Earning relevance with audiences who don't yet think AARP is for them — through presence, not advertising.
AARP is one of the most recognized organizations in America — and one of the most misunderstood. For decades, the brand has been synonymous with retirement, Medicare, and aging in its most narrow, clinical sense. That perception has become a strategic liability.
As AARP works to shift its image — who it's for, what it represents, and what it means to age — it needs to show up in spaces and conversations that its current reputation would not predict.
The challenge isn't awareness. It's relevance. And relevance, for a brand trying to reach younger audiences and reshape cultural perceptions of aging, has to be earned through presence — not advertising.
Grace Hopper Celebration — the world's largest gathering of women and nonbinary technologists — offered exactly the kind of platform AARP needed: a culturally credible, forward-looking audience that skews younger, diverse, and deeply invested in innovation, inclusion, and the future. An audience that doesn't yet think of AARP as being for them.

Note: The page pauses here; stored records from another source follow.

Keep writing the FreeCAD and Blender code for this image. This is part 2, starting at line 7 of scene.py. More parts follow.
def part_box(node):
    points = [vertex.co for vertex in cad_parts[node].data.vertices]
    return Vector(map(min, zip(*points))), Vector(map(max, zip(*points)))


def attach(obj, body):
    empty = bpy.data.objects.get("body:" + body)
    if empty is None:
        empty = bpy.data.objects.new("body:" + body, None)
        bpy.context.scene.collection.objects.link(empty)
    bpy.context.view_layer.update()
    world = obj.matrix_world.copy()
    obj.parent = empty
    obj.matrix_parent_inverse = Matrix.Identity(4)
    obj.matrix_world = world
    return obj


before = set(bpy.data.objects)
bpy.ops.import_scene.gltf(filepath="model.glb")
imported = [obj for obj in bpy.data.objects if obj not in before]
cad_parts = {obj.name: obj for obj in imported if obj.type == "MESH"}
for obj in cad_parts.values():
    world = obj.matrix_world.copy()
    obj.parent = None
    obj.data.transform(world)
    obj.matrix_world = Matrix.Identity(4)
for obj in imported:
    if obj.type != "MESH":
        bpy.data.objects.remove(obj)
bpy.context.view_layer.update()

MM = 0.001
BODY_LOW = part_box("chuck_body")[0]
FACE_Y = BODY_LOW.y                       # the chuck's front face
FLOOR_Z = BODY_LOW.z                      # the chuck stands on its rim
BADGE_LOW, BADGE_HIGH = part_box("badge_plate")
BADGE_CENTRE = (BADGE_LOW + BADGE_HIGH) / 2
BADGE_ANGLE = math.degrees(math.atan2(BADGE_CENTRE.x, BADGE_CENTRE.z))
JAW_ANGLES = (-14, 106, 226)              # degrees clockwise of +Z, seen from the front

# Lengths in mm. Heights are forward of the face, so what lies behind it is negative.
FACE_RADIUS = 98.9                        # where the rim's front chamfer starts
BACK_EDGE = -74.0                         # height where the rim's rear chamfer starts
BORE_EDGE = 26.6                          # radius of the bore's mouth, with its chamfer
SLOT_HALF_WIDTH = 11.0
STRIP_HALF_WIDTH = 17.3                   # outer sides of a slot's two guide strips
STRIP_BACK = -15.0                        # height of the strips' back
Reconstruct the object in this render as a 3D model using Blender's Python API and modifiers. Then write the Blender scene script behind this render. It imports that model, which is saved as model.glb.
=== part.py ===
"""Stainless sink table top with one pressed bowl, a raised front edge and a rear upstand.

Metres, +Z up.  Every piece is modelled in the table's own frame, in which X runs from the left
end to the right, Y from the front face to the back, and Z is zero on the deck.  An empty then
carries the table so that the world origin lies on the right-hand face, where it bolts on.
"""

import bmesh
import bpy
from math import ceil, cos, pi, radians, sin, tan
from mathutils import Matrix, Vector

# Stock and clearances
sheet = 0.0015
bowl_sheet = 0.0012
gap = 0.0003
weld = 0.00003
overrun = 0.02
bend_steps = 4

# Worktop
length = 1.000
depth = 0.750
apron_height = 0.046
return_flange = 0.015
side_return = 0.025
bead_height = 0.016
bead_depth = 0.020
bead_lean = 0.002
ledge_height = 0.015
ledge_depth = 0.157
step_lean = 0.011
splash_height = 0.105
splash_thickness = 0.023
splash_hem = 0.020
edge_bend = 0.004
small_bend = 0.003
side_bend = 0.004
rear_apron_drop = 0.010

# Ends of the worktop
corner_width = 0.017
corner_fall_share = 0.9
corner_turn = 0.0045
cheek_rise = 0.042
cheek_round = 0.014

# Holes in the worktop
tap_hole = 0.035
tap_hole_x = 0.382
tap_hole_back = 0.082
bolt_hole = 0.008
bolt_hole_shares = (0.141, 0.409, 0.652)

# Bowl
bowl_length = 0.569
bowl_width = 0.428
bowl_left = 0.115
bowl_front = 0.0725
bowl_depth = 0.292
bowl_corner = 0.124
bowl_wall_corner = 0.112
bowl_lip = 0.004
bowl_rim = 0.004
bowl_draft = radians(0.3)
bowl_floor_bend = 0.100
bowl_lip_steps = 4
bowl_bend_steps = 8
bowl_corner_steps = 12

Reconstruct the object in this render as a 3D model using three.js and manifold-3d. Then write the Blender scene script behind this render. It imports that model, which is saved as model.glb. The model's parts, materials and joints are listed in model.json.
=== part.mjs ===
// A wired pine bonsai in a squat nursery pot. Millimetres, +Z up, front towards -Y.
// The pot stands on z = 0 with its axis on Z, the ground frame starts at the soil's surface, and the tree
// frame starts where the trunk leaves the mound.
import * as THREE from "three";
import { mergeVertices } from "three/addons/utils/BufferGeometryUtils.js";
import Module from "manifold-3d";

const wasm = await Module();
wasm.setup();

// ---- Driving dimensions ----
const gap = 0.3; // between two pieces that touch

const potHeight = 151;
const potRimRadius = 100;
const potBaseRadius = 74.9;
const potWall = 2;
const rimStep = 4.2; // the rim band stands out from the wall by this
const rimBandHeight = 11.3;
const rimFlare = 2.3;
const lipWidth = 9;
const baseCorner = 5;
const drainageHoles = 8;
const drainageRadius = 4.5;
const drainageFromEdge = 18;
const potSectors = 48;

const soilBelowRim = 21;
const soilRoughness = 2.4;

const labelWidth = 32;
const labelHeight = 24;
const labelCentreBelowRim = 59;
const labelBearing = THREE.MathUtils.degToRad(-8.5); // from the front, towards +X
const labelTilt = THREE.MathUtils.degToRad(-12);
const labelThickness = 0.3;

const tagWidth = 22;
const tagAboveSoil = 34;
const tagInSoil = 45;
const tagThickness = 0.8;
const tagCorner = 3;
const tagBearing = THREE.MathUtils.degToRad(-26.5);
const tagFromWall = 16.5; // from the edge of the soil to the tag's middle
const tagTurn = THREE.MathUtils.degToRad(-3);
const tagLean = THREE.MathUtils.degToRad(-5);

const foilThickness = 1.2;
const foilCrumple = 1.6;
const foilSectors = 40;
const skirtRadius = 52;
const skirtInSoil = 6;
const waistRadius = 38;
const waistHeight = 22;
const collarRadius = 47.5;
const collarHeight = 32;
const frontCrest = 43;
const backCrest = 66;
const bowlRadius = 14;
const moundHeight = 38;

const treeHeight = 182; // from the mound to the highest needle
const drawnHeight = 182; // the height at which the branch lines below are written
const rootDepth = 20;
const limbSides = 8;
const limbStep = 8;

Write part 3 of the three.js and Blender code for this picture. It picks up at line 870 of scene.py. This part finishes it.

That was the point.
Used gaming as a cultural entry point to challenge stereotypes about aging adults and technology, explore intergenerational connection, and position AARP as a champion of inclusive innovation — on a stage where no one expected them to be.
Table topic cards structured organic conversation around AARP's core pillars without ever making it feel like a brand pitch — moving beyond professional networking into the shared human experiences that connect women across generations.